Stabilising the climate, and charting a course for a safer world with opportunity for all, will require innovation – not just in science and technology but also in our lifestyles, our legal systems, our business practices, the way we farm, the way we run our cities, the way we communicate… the list goes on.

To achieve climate justice, we need good people with the means to do good things. You see, averting climate change is not simply a matter of ending our addiction to fossil fuels – it requires a radical and just transition of our societies. This green revolution will be driven by those young minds that can grapple with the complexity of the challenges we face and devise solutions that are born out of a sense of empathy and fairness as much as technical skills and knowhow. If we do not base our solutions in empathy, then we are likely to fail in our efforts to hand on a safe world to future generations.

I am sure there are people in this room today who were born after the Earth Summit in Rio de Janeiro in 1992, which gave rise to the United Nation’s Framework Convention on Climate Change.

I’m sure that, for much of your lives, you have understood the great threats that the emission of greenhouse gases poses to humanity. I also trust that you are under no illusions as to the magnitude of the transition required in the way we live in our global society if we are to eliminate emissions and stabilise our climate. It must be difficult to understand how we, the older generations, have allowed such a reality to come to pass. But when I was a law student in Trinity College Dublin, we were, for the most part, oblivious of the toll that human activity was taking on our environment.

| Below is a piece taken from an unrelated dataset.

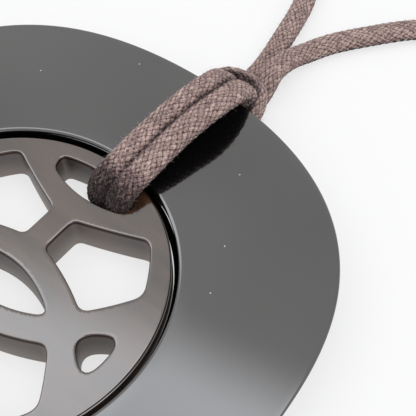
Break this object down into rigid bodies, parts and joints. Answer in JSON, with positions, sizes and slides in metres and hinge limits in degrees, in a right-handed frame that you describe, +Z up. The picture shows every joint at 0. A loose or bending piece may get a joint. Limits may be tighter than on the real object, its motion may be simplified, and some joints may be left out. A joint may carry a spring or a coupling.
{
  "type": "horn pendant necklace",
  "caption": "Necklace with an openwork horn disc set in a black lacquered soft-square plate, hitched on a flat cotton cord with a plain barrel clasp.",
  "frame": {"origin": "on the surface the necklace lies on, under the centre of the pendant", "axes": "+Z up out of the pendant's face, +Y from its centre towards the hitch of the cord, +X to the right of the face"},
  "size_m": [0.1273, 0.1526, 0.0114],
  "materials": {
    "horn": "polished horn, warm grey with faint growth bands",
    "lacquer": "deep black high gloss lacquer",
    "cotton_hitch": "matte braided cotton",
    "cotton_left": "matte braided cotton",
    "cotton_right": "matte braided cotton",
    "clasp_metal": "dark satin metal"
  },
  "bodies": {
    "root": {"horn_disc": "horn", "lacquer_plate": "lacquer", "cord_hitch": "cotton_hitch", "cord_left": "cotton_left", "cord_right": "cotton_right", "cord_clasp": "clasp_metal"}
  },
  "joints": []
}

That is not to say that no-one was thinking of the risks posed by rapid industrialisation. In fact, as far back as 1896, the Swedish Nobel Prize winning scientist, Svante Arrhenius, was endeavouring to calculate how changes in the levels of carbon dioxide in the atmosphere could alter global surface temperatures.[2] Yet it was another 102 years before world leaders would make their first attempt to tackle global warming and the consequent and inevitable shifts in global climate. In 1998, the Kyoto Protocol was agreed – but for the most part it was business as usual. Carbon emissions continued to rise, and the world edged closer towards the brink of catastrophic climate change.

When the gavel came down on the Paris Agreement on climate change at the 21st Conference of the Parties to the UNFCCC, last December, I had the privilege of a front row seat. I could not help but be moved by the significance of the occasion – after years of tedious and at times fractured negotiations, here we had 195 countries agreeing to a framework that gives the world a fighting chance of turning the tide on climate change. At the time, I released a statement calling it an agreement for humanity. Since December, we have heard many commentators – scientists, activists and others – call into question the robustness of the agreement, and with good cause. But for me, the Paris Agreement nonetheless represents a significant milestone in human history, and an evolution of the international climate regime.

For the first time, we have an agreement that pays attention to those people most vulnerable to climate change – an agreement that builds on our growing understanding of climate change as a social, as well as an economic and environmental, issue.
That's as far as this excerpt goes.